The inaugural Walter Scott Prize last year was won by Hilary Mantel's Wolf Hall. With hindsight, that looks like a relatively easy decision: uniquely, it had already been shortlisted for every major literary award in the UK.

This year, the judges have a harder choice. Which do they go for - Samson's sheer narrative pull or McCarthy's intellectual brio? Mitchell's hugely atmospheric book about the 18th century Dutch traders on a man-made island off Nagasaki - and the story of the opening up of the East to the West - or Williams's book about the group of plotters in St Petersburg who can be seen as the first modern terrorists? Levy's epic tale about the end of slavery on a Jamaican plantation or O'Connor's tightly-focused story of a remembered love affair?

All of the shortlisted authors have been invited to attend the Borders Book Festival at Melrose, whose programme will be announced next week. They are also invited to stay with the Duke and Duchess of Buccleuch as their guests, and are also offered a tour of Sir Walter Scott's nearby house, Abbotsford.

Although last year's awards ceremony took place at Abbotsford, this year the event will be part of the Borders Book Festival in Melrose.

Alistair Moffat, Borders Book Festival director and chairman of the prize, said: "Unlike the London-based literary awards we think it is important that we should be open to the public.

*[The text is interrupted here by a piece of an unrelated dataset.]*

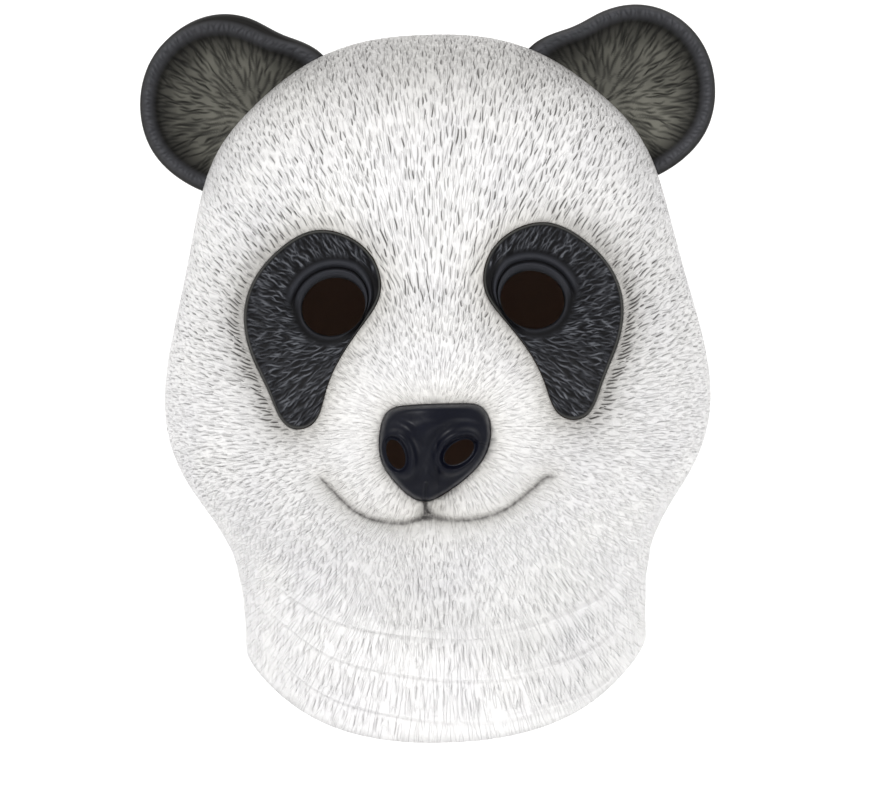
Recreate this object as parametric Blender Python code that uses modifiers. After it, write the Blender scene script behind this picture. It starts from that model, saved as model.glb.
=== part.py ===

"This year's shortlist has all the originality, innovation, quality of writing and potential durability that we are looking for. It will confirm the Walter Scott Prize's reputation as being one of the most sought-after English language book prizes."Historical fiction is a genre which allows as wide and fascinating a range of writing as fiction itself."

The winner will be announced on Saturday 18 June at the Borders Book Festival.